According to an article in the New York Times, “Mr. Bremer made it clear that he was unhappy about being portrayed as a renegade of sorts by former administration officials.”

Fearing that he is being made the scapegoat for a policy decision that has been widely condemned, Bremer contacted the Times, releasing letters between him and the president that he claims prove that Bush was informed of and agreed with the decision.

Given Bush’s studied disinterest, it is far from clear that the letters demonstrate any such thing.

Bremer included a brief reference to the plan to disband the Iraqi army in the middle of a fawning three-page letter written to Bush in May 2003. The thrust of this dispatch, delivered to the White House by Defense Secretary Donald Rumsfeld, was an account of the gratitude supposedly shown by the Iraqi people to the US “and to you in particular for freeing Iraq from Saddam’s tyranny.”

In Mosul, he continued, “an old man, under the impression that I was President Bush ... rushed up and planted two very wet and hairy kisses on my cheeks.”

Bush responded to this flattery with what amounted to an official pat on the back, writing to Bremer, “Your leadership is apparent. You have quickly made a positive and significant impact. You have my full support and confidence.”

The American proconsul’s description of the decision regarding the army expressed all of the arrogance and ignorance of the leading sections of the US political establishment as Washington embarked on its project to colonize Iraq and lay claim to its vast oil wealth.

“We must make it clear to everyone that we mean business: that Saddam and the Baathists are finished,” Bremer wrote to Bush. Announcing that he had already launched a campaign to purge 50,000 members of the former ruling Baath Party from government—a move that drove the vast majority of Iraqi qualified professionals from their posts—he said he was preparing to “parallel this step with an even more robust measure,” by disbanding the Iraqi army.

Bremer told the Times that the decision “was not controversial” and had been reviewed by Rumsfeld, then-Deputy Secretary of Defense Paul Wolfowitz, Douglas Feith, who was under secretary of defense for policy, and other Pentagon officials.

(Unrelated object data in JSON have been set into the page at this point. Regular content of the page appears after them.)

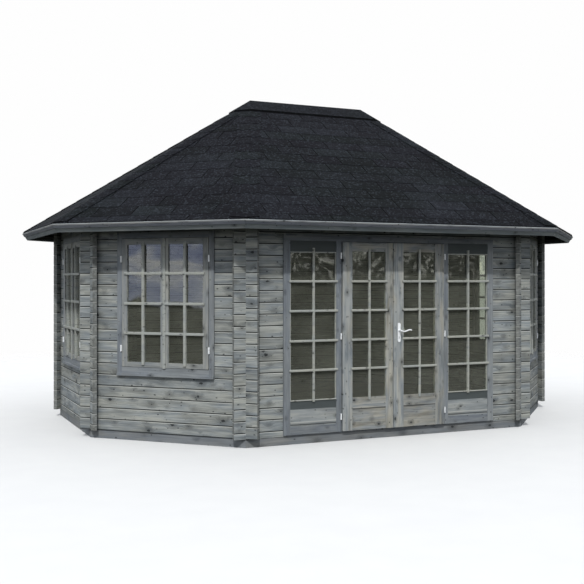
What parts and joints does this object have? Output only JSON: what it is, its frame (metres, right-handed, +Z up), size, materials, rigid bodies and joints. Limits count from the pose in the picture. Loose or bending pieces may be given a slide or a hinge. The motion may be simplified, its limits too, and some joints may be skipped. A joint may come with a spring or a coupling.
{
  "type": "log summerhouse",
  "caption": "Log summerhouse on a stretched octagon, with crossed log corners, hipped shingle roof, raised ridge cap, casement windows and outward double doors between fixed side lights.",
  "frame": {"origin": "on the ground at the centre of the plan", "axes": "+Z up, the front with the doors faces -Y, the ridge runs along X"},
  "size_m": [6.5418, 5.0368, 3.7785],
  "materials": {
    "log_timber": "matte",
    "joinery_timber": "matte",
    "base_timber": "matte",
    "floor_timber": "matte",
    "fascia_timber": "matte",
    "roof_timber": "matte",
    "infill_board": "satin",
    "shingled_boards": "matte",
    "glass": "gloss",
    "hinge_steel": "satin",
    "handle_aluminium": "satin"
  },
  "bodies": {
    "house": {"back_left_roof_panel": "shingled_boards", "back_left_wall": "log_timber", "back_right_roof_panel": "shingled_boards", "back_right_wall": "log_timber", "back_roof_panel": "shingled_boards", "back_wall": "log_timber", "base_frame": "base_timber", "door_frame": "joinery_timber", "eave_battens": "roof_timber", "eaves_drips": "fascia_timber", "fascia_boards": "fascia_timber", "floor_boards": "floor_timber", "floor_joists": "floor_timber", "frame_hinges": "hinge_steel", "front_left_roof_panel": "shingled_boards", "front_left_wall": "log_timber", "front_left_window_frame": "joinery_timber", "front_left_window_sashes": "joinery_timber", "front_right_roof_panel": "shingled_boards", "front_right_wall": "log_timber", "front_right_window_frame": "joinery_timber", "front_right_window_sashes": "joinery_timber", "front_roof_panel": "shingled_boards", "front_wall_header": "log_timber", "front_wall_left": "log_timber", "front_wall_right": "log_timber", "hip_rafters": "roof_timber", "left_end_roof_panel": "shingled_boards", "left_end_wall": "log_timber", "left_end_window_frame": "joinery_timber", "left_end_window_sashes": "joinery_timber", "ridge_beam": "roof_timber", "ridge_cap": "shingled_boards", "right_end_roof_panel": "shingled_boards", "right_end_wall": "log_timber", "right_end_window_frame": "joinery_timber", "right_end_window_sashes": "joinery_timber", "side_light_glass": "glass", "side_light_infill": "infill_board", "side_light_panels": "joinery_timber", "window_glass": "glass"},
    "left_leaf": {"left_door_leaf": "joinery_timber", "left_door_glass": "glass", "left_leaf_hinges": "hinge_steel"},
    "right_leaf": {"right_door_leaf": "joinery_timber", "right_door_glass": "glass", "right_leaf_hinges": "hinge_steel", "handle_plates": "handle_aluminium"},
    "lever": {"door_lever": "handle_aluminium"}
  },
  "joints": [
    {"name": "left_leaf_hinge", "type": "hinge", "parent": "house", "child": "left_leaf", "pos_m": [-0.613, -2.1344, 1], "axis": [0, 0, -1], "range_deg": [0, 160]},
    {"name": "right_leaf_hinge", "type": "hinge", "parent": "house", "child": "right_leaf", "pos_m": [0.613, -2.1344, 1], "axis": [0, 0, 1], "range_deg": [0, 160]},
    {"name": "lever_turn", "type": "hinge", "parent": "right_leaf", "child": "lever", "pos_m": [0.05, -2.1414, 1.096], "axis": [0, 1, 0], "range_deg": [0, 40], "stiffness_Nm_per_rad": 1.5, "springref_deg": -17.19}
  ]
}
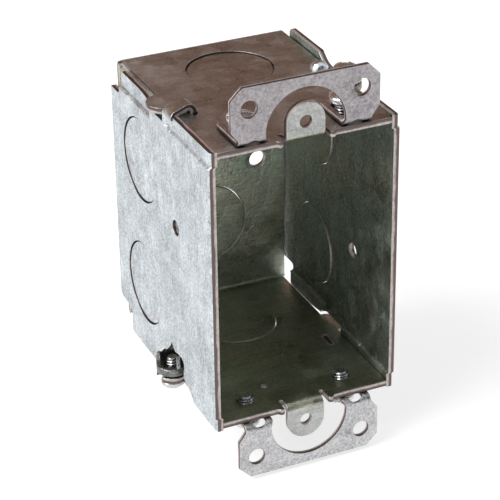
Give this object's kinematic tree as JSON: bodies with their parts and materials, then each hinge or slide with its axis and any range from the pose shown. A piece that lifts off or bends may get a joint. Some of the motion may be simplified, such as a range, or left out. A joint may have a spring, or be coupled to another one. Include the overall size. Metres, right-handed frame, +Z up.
{
  "type": "gangable steel device box",
  "caption": "Galvanised steel electrical box, open at the front, with removable side panels, adjustable plaster ears, device tabs and knockouts.",
  "frame": {"origin": "outer face of the back wall, midway between the two back screw holes", "axes": "+Z up along the height, the open front faces -Y, +X to the right seen from the front"},
  "size_m": [0.058, 0.0654, 0.1068],
  "materials": {
    "galvanised_sheet": "galvanised sheet with a mottled dull spangle",
    "ear_sheet": "galvanised strip, brighter and finely speckled",
    "zinc_plated_screw": "zinc-plated, shiny and dark in the threads"
  },
  "bodies": {
    "box": {"box_body": "galvanised_sheet"},
    "left_side_panel": {"left_side_panel": "galvanised_sheet"},
    "right_side_panel": {"right_side_panel": "galvanised_sheet"},
    "upper_plaster_ear": {"upper_plaster_ear": "ear_sheet"},
    "lower_plaster_ear": {"lower_plaster_ear": "ear_sheet"},
    "left_panel_screw": {"left_panel_screw": "zinc_plated_screw"},
    "right_panel_screw": {"right_panel_screw": "zinc_plated_screw"},
    "upper_left_ear_screw": {"upper_left_ear_screw": "zinc_plated_screw"},
    "upper_right_ear_screw": {"upper_right_ear_screw": "zinc_plated_screw"},
    "lower_left_ear_screw": {"lower_left_ear_screw": "zinc_plated_screw"},
    "lower_right_ear_screw": {"lower_right_ear_screw": "zinc_plated_screw"},
    "top_knockout": {"top_knockout": "galvanised_sheet"},
    "bottom_knockout": {"bottom_knockout": "galvanised_sheet"},
    "back_upper_knockout": {"back_upper_knockout": "galvanised_sheet"},
    "back_lower_knockout": {"back_lower_knockout": "galvanised_sheet"},
    "left_upper_knockout": {"left_upper_knockout": "galvanised_sheet"},
    "left_lower_knockout": {"left_lower_knockout": "galvanised_sheet"},
    "right_upper_knockout": {"right_upper_knockout": "galvanised_sheet"},
    "right_lower_knockout": {"right_lower_knockout": "galvanised_sheet"}
  },
  "joints": [
    {"name": "left_panel_swing", "type": "hinge", "parent": "box", "child": "left_side_panel", "pos_m": [-0.019, -0.0384, 0.0381], "axis": [0, 1, 0], "range_deg": [0, 8]},
    {"name": "right_panel_swing", "type": "hinge", "parent": "box", "child": "right_side_panel", "pos_m": [0.019, -0.0384, -0.0381], "axis": [0, 1, 0], "range_deg": [0, 8]},
    {"name": "upper_ear_slide", "type": "slide", "parent": "box", "child": "upper_plaster_ear", "axis": [0, 1, 0], "range_m": [-0.002, 0.0025]},
    {"name": "lower_ear_slide", "type": "slide", "parent": "box", "child": "lower_plaster_ear", "axis": [0, 1, 0], "range_m": [-0.0002, 0.0043]},
    {"name": "left_panel_screw_turn", "type": "hinge", "parent": "left_side_panel", "child": "left_panel_screw", "pos_m": [-0.0248, -0.035, -0.0381], "axis": [0, 0, -1], "continuous": true},
    {"name": "right_panel_screw_turn", "type": "hinge", "parent": "right_side_panel", "child": "right_panel_screw", "pos_m": [0.0248, -0.035, 0.0381], "axis": [0, 0, 1], "continuous": true},
    {"name": "upper_left_ear_screw_turn", "type": "hinge", "parent": "box", "child": "upper_left_ear_screw", "pos_m": [-0.0135, -0.056, 0.0381], "axis": [0, 0, 1], "continuous": true},
    {"name": "upper_right_ear_screw_turn", "type": "hinge", "parent": "box", "child": "upper_right_ear_screw", "pos_m": [0.0135, -0.056, 0.0381], "axis": [0, 0, 1], "continuous": true},
    {"name": "lower_left_ear_screw_turn", "type": "hinge", "parent": "box", "child": "lower_left_ear_screw", "pos_m": [-0.0135, -0.056, -0.0381], "axis": [0, 0, -1], "continuous": true},
    {"name": "lower_right_ear_screw_turn", "type": "hinge", "parent": "box", "child": "lower_right_ear_screw", "pos_m": [0.0135, -0.056, -0.0381], "axis": [0, 0, -1], "continuous": true},
    {"name": "top_knockout_bend", "type": "hinge", "parent": "box", "child": "top_knockout", "pos_m": [0.01127, -0.0192, 0.03625], "axis": [0, -1, 0], "range_deg": [0, 25]},
    {"name": "bottom_knockout_bend", "type": "hinge", "parent": "box", "child": "bottom_knockout", "pos_m": [-0.01127, -0.0192, -0.03625], "axis": [0, -1, 0], "range_deg": [0, 25]},
    {"name": "back_upper_knockout_bend", "type": "hinge", "parent": "box", "child": "back_upper_knockout", "pos_m": [0, -0.00185, 0.02587], "axis": [-1, 0, 0], "range_deg": [0, 25]},
    {"name": "back_lower_knockout_bend", "type": "hinge", "parent": "box", "child": "back_lower_knockout", "pos_m": [0, -0.00185, -0.02587], "axis": [1, 0, 0], "range_deg": [0, 25]},
    {"name": "left_upper_knockout_bend", "type": "hinge", "parent": "left_side_panel", "child": "left_upper_knockout", "pos_m": [-0.02355, -0.00793, 0.0177], "axis": [0, 0, 1], "range_deg": [0, 25]},
    {"name": "left_lower_knockout_bend", "type": "hinge", "parent": "left_side_panel", "child": "left_lower_knockout", "pos_m": [-0.02355, -0.00793, -0.0181], "axis": [0, 0, 1], "range_deg": [0, 25]},
    {"name": "right_upper_knockout_bend", "type": "hinge", "parent": "right_side_panel", "child": "right_upper_knockout", "pos_m": [0.02355, -0.00793, 0.0181], "axis": [0, 0, -1], "range_deg": [0, 25]},
    {"name": "right_lower_knockout_bend", "type": "hinge", "parent": "right_side_panel", "child": "right_lower_knockout", "pos_m": [0.02355, -0.00793, -0.0177], "axis": [0, 0, -1], "range_deg": [0, 25]}
  ]
}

The newspaper indicated, however, that a number of senior officials, including then-Secretary of State Colin Powell, had no advance notice of the dissolution of the Iraqi army. Gen. Peter Pace, who at the time was vice chairman of the Joint Chiefs of Staff, told a February 2004 conference organized by the Council on Foreign Affairs that the joint chiefs “were not asked for a recommendation or advice” on the action.

What emerges from this account is yet another view into a secretive state within a state, which holds itself unaccountable to and is utterly hostile towards democratic control and constitutional restraints as it pursues its agenda of militarism abroad and the systematic destruction of basic social and democratic rights at home. It is not only Bush’s reactionary outlook, but also his ignorance and disinterest in matters of policy that make him the ideal figurehead for such a regime.

The functioning of this government was aptly described in an October 2005 speech by Lawrence Wilkerson, Colin Powell’s chief of staff at the State Department during the Iraq war buildup: “The case I saw for four-plus years was a case I have never seen in my studies of aberrations, bastardizations, perturbations, changes to the national security decision-making process. What I saw was a cabal between the vice president of the United States, Richard Cheney, and the secretary of defense, Donald Rumsfeld on critical issues that made decisions that the bureaucracy did not know were being made.”

The decision to abolish the Iraqi military—which constituted the most enduring institution in post-colonial Iraqi society—and demobilize some 400,000 officers and enlisted men has been widely criticized as a disastrous error that played a critical role in stoking the insurgency that has continued to this day.

In his book State of Denial, Bob Woodward recounts a discussion between Bremer’s predecessor as the US administrator in Iraq, Jay Garner, and Rumsfeld, in which Garner described Bremer’s orders to purge the Baathists and disband the army as “tragic decisions ... tragic mistakes.” Garner, Woodward writes, went on to urge that these actions be reversed, to which Rumsfeld replied, “We’re not going back.”

Whether US imperialism could have better pursued its goals in Iraq by trying to reactivate and coopt the Iraqi military as a puppet force is open to question.

What is clear, however, is that these goals had nothing to do with the Bush administration’s hollow claims that Washington was intent on building a “free and democratic Iraq.” Rather, its aim was to demolish the existing foundations of Iraqi society, not only destroying its government and military, but dismantling its state-run industries and economy and carrying out a systematic attack on its educational, health and cultural institutions and heritage.

The conception held by those who launched the war of aggression was that the US would then be able to impose a colonial-style regime of its own making to pursue its interests in Iraq and throughout the region.

That this predatory project has created a catastrophe is now undeniable. Proof of this is the mounting mutual recriminations between those most involved in implementing this policy.

Just four months ago, former CIA Director George Tenet published his memoir, At the Center of the Storm, claiming that he was being made the scapegoat for the decision to invade Iraq in the first place. Now, Bremer feels compelled to go to the press to defend himself against the charge that he was singularly responsible for decisions that are widely deemed key to sparking armed resistance to the American occupation. Both men, it should be recalled, were awarded the Medal of Freedom by Bush in 2004 after they had left office.

Notwithstanding the mutual finger-pointing and bitter divisions that have emerged within the ranks of those most responsible for the debacle in Iraq, neither the Bush administration nor its ostensible political opponents in the leadership of the Democratic Party have any intention of ending the US war or abandoning the original goal of seizing oil reserves and strategic advantage by militarily subjugating an entire people.